Extract the listing below in full, unchanged.

___ Collected data

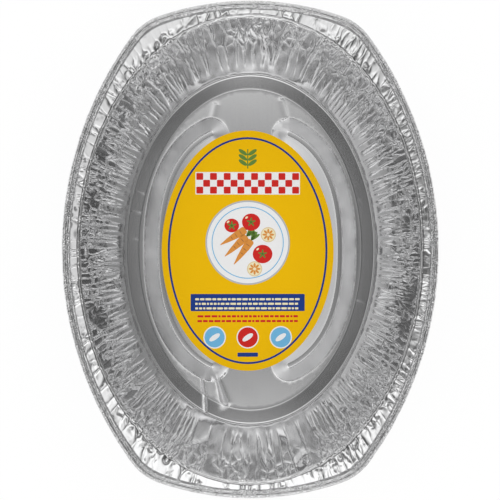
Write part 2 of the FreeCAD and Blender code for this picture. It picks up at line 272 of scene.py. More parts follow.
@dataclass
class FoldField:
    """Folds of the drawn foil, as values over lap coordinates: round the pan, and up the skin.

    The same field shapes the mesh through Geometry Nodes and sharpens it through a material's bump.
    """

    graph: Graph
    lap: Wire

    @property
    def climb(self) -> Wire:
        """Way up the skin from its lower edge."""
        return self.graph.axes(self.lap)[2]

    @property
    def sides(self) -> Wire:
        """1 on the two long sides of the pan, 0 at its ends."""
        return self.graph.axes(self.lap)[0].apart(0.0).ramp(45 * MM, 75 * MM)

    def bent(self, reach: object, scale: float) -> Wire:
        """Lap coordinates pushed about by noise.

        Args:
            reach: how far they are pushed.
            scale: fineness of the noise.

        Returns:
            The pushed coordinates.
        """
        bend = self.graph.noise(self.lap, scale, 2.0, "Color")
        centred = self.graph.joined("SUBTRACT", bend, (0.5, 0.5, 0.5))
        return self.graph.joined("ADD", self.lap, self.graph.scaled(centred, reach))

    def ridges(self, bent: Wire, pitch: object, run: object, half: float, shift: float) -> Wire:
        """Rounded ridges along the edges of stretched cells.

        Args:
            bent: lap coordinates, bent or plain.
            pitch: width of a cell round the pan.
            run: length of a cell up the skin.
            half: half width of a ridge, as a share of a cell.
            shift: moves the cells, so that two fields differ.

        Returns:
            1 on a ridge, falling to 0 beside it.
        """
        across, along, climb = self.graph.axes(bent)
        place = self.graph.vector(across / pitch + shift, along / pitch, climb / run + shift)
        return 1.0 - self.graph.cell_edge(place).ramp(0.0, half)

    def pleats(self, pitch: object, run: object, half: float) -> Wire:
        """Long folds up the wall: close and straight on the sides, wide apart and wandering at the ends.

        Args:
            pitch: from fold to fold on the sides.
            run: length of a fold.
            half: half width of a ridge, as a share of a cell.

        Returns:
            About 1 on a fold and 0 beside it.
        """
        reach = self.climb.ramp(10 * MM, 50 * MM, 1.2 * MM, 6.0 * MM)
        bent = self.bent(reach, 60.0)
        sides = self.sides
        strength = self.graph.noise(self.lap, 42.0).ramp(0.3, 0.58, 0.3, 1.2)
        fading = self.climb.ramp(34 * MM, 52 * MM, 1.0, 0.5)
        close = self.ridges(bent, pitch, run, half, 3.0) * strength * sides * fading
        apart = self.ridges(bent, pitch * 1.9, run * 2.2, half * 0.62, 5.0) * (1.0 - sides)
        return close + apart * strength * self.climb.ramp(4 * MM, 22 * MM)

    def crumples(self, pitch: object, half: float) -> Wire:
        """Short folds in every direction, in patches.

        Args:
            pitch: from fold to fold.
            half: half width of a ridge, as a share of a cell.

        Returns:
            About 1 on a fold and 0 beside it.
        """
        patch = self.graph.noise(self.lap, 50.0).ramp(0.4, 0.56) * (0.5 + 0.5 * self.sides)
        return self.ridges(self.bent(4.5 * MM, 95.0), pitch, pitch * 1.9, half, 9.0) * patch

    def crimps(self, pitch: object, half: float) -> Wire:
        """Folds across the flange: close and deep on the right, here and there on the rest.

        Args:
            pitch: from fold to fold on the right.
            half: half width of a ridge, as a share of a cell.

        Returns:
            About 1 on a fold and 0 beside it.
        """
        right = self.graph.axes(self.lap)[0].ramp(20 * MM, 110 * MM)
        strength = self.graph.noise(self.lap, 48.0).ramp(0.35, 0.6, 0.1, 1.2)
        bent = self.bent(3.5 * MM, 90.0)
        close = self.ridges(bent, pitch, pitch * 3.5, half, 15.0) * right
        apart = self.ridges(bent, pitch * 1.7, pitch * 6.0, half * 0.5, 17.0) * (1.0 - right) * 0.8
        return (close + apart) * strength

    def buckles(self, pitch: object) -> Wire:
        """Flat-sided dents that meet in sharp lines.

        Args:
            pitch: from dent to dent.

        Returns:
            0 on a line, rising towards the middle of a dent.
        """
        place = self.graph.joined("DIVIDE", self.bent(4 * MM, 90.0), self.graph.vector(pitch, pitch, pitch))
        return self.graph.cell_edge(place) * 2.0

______

Task output —
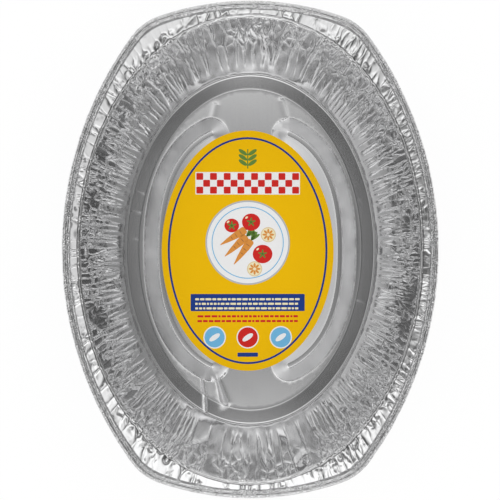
Write part 2 of the FreeCAD and Blender code for this picture. It picks up at line 272 of scene.py. More parts follow.
@dataclass
class FoldField:
    """Folds of the drawn foil, as values over lap coordinates: round the pan, and up the skin.

    The same field shapes the mesh through Geometry Nodes and sharpens it through a material's bump.
    """

    graph: Graph
    lap: Wire

    @property
    def climb(self) -> Wire:
        """Way up the skin from its lower edge."""
        return self.graph.axes(self.lap)[2]

    @property
    def sides(self) -> Wire:
        """1 on the two long sides of the pan, 0 at its ends."""
        return self.graph.axes(self.lap)[0].apart(0.0).ramp(45 * MM, 75 * MM)

    def bent(self, reach: object, scale: float) -> Wire:
        """Lap coordinates pushed about by noise.

        Args:
            reach: how far they are pushed.
            scale: fineness of the noise.

        Returns:
            The pushed coordinates.
        """
        bend = self.graph.noise(self.lap, scale, 2.0, "Color")
        centred = self.graph.joined("SUBTRACT", bend, (0.5, 0.5, 0.5))
        return self.graph.joined("ADD", self.lap, self.graph.scaled(centred, reach))

    def ridges(self, bent: Wire, pitch: object, run: object, half: float, shift: float) -> Wire:
        """Rounded ridges along the edges of stretched cells.

        Args:
            bent: lap coordinates, bent or plain.
            pitch: width of a cell round the pan.
            run: length of a cell up the skin.
            half: half width of a ridge, as a share of a cell.
            shift: moves the cells, so that two fields differ.

        Returns:
            1 on a ridge, falling to 0 beside it.
        """
        across, along, climb = self.graph.axes(bent)
        place = self.graph.vector(across / pitch + shift, along / pitch, climb / run + shift)
        return 1.0 - self.graph.cell_edge(place).ramp(0.0, half)

    def pleats(self, pitch: object, run: object, half: float) -> Wire:
        """Long folds up the wall: close and straight on the sides, wide apart and wandering at the ends.

        Args:
            pitch: from fold to fold on the sides.
            run: length of a fold.
            half: half width of a ridge, as a share of a cell.

        Returns:
            About 1 on a fold and 0 beside it.
        """
        reach = self.climb.ramp(10 * MM, 50 * MM, 1.2 * MM, 6.0 * MM)
        bent = self.bent(reach, 60.0)
        sides = self.sides
        strength = self.graph.noise(self.lap, 42.0).ramp(0.3, 0.58, 0.3, 1.2)
        fading = self.climb.ramp(34 * MM, 52 * MM, 1.0, 0.5)
        close = self.ridges(bent, pitch, run, half, 3.0) * strength * sides * fading
        apart = self.ridges(bent, pitch * 1.9, run * 2.2, half * 0.62, 5.0) * (1.0 - sides)
        return close + apart * strength * self.climb.ramp(4 * MM, 22 * MM)

    def crumples(self, pitch: object, half: float) -> Wire:
        """Short folds in every direction, in patches.

        Args:
            pitch: from fold to fold.
            half: half width of a ridge, as a share of a cell.

        Returns:
            About 1 on a fold and 0 beside it.
        """
        patch = self.graph.noise(self.lap, 50.0).ramp(0.4, 0.56) * (0.5 + 0.5 * self.sides)
        return self.ridges(self.bent(4.5 * MM, 95.0), pitch, pitch * 1.9, half, 9.0) * patch

    def crimps(self, pitch: object, half: float) -> Wire:
        """Folds across the flange: close and deep on the right, here and there on the rest.

        Args:
            pitch: from fold to fold on the right.
            half: half width of a ridge, as a share of a cell.

        Returns:
            About 1 on a fold and 0 beside it.
        """
        right = self.graph.axes(self.lap)[0].ramp(20 * MM, 110 * MM)
        strength = self.graph.noise(self.lap, 48.0).ramp(0.35, 0.6, 0.1, 1.2)
        bent = self.bent(3.5 * MM, 90.0)
        close = self.ridges(bent, pitch, pitch * 3.5, half, 15.0) * right
        apart = self.ridges(bent, pitch * 1.7, pitch * 6.0, half * 0.5, 17.0) * (1.0 - right) * 0.8
        return (close + apart) * strength

    def buckles(self, pitch: object) -> Wire:
        """Flat-sided dents that meet in sharp lines.

        Args:
            pitch: from dent to dent.

        Returns:
            0 on a line, rising towards the middle of a dent.
        """
        place = self.graph.joined("DIVIDE", self.bent(4 * MM, 90.0), self.graph.vector(pitch, pitch, pitch))
        return self.graph.cell_edge(place) * 2.0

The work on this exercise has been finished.